There are genuine propulsion systems which could be described as electromagnetic, but they don’t bear any real resemblance to the device in the OP. In an ion engine such as that used by the Deep Space One spacecraft, you use electromagnetic forces to throw a stream of ions out the tail end of your engine. The basic principle is the same as for any other rocket, there, the only differeces being what you’re throwing out the back and how.

A Bussard ramjet, by the way, wouldn’t work unless you can convert matter to energy at close to 100% (as opposed to the ~1% you get from fusion), or if you’re travelling at very low speeds. At any significant speed, the drag from your scoop would be greater than the thrust you get from “burning” the material.

Chronos wrote:

Unless you could “burn” the material without having to slow it down first…

The physics of drives which interact with the medium of space is no different from the physics of props on aircraft or boats - accelerate the medium backwards with respect to you - accelerate yourself forwards. There are no fundamental objections to this.
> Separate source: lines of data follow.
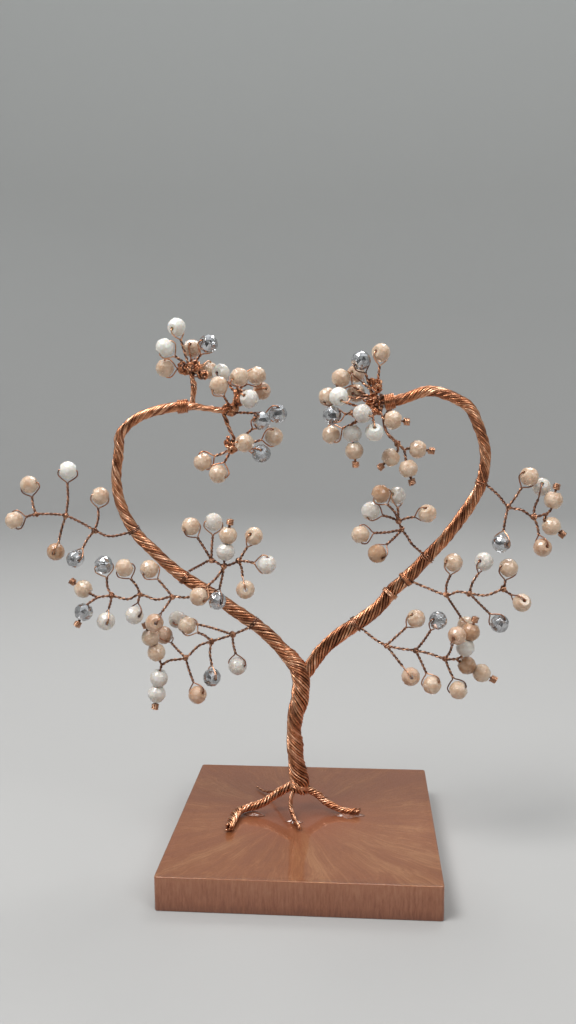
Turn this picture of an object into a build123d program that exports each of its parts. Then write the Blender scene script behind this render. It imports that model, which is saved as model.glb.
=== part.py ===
"""Tree of life: a twisted copper-wire tree with faceted glass beads on a square resin slab.

Units are millimetres.  The origin is the centre of the slab's underside, +Z is up, +X is to
the right and +Y is away from the person who looks at the tree's front.
"""

import os
from math import cos, radians, sin, sqrt, tan

from build123d import *

os.makedirs("parts", exist_ok=True)

# ---------------------------------------------------------------- driving dimensions
slab_side = 80.0
slab_height = 10.0
slab_corner_radius = 1.2
slab_edge_radius = 0.5

wire_diameter = 0.4
twisted_pair_diameter = 2 * wire_diameter
slim_twig_diameter = 1.0   # a twig that is one twisted pair and its bindings

bead_diameter = 6.0
bead_length = 5.0
bead_rim_diameter = 3.4
bead_belt_length = 1.4
bead_hole_diameter = 1.0
bead_facets = 12
bead_neck = 4.0            # from the top of a twisted stem to the centre of the bead it holds
end_clearance = 0.5        # from a bead's end face to the middle of the wire that passes it
skewer_pitch = bead_length + 0.1
coil_reach = 4.1           # from a skewer's last bead to the middle of its end coil

loop_bend_radius = 0.4
coil_radius = 0.9
coil_wire_radius = 0.45
limb_bend_radius = 7.0

tree_depth = 4.0           # the trunk stands this far behind the slab's middle

# ---------------------------------------------------------------- the tree's bundles of wire
# trunk: (height, centre x, diameter)
trunk_sections = [
    (17, -2.8, 6.8), (20, -2.1, 6.2), (23, -2.7, 6.4), (27, -3.3, 5.3), (32, -3.6, 5.6),
    (37, -3.9, 4.8), (42, -3.3, 5.4), (47, -2.0, 6.0), (53, -1.8, 5.8), (58, -1.6, 6.4),
]

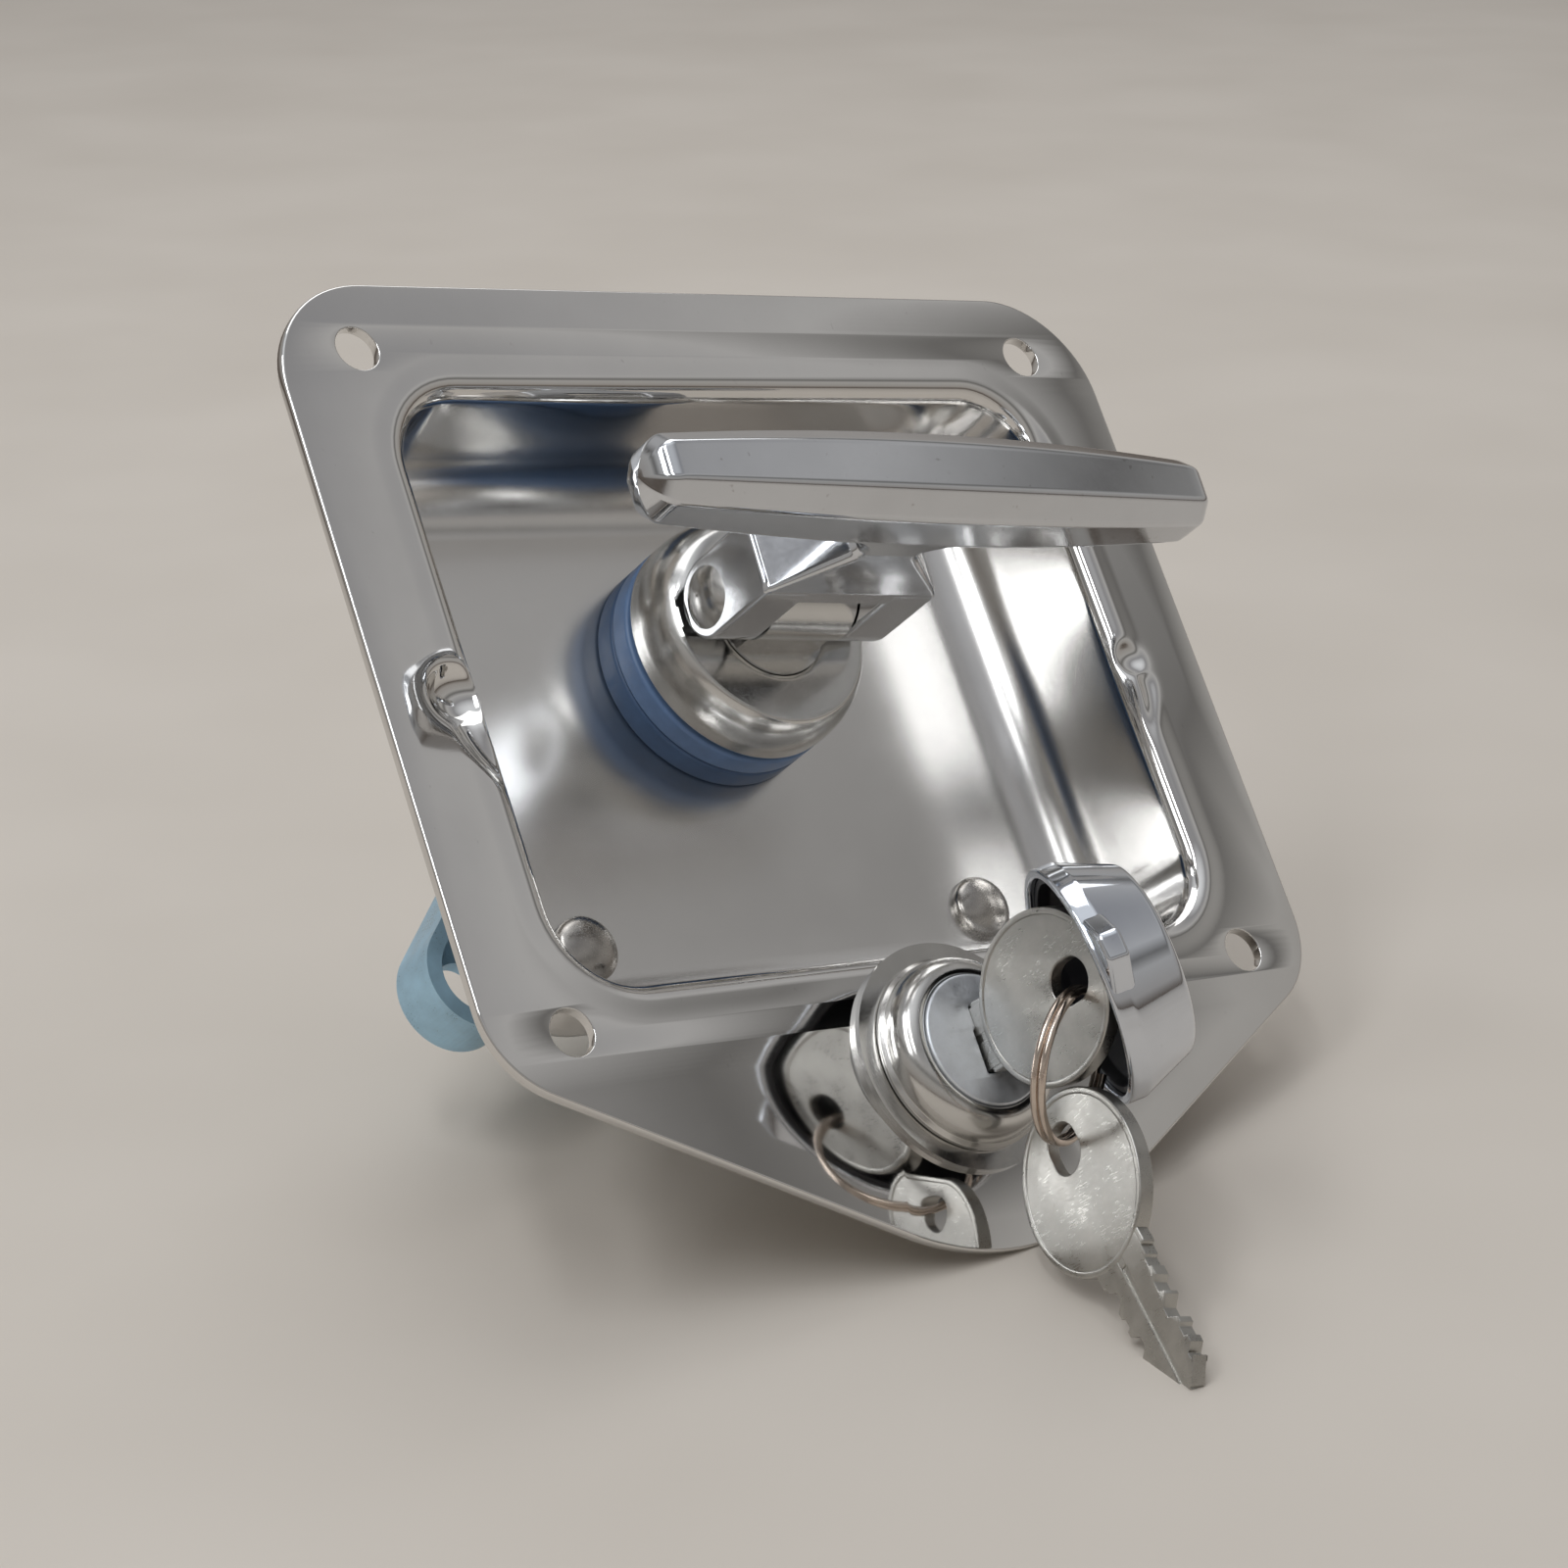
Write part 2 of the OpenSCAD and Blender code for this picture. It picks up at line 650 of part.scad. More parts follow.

There are plenty of practical objections - the “medium of space” is so thin it makes high vaccuum labs jealous, the enormous magenetic fields required to manipulate it will tear their own generators apart, and regarding the Bussard ramjet; - we don’t know of any way even in theory to fuse single-proton hydrogen at a sensible rate.

However, just because we can’t do it doesn’t mean that it’s an overall dumb idea. There are variations on the theme - e.g. generate your own power onboard and just use the magnetic fields to gather and accelerate hydrogen, increasing your effective specific impulse. And of course, using your ramscoop as a brake still saves you a lot of reaction mass!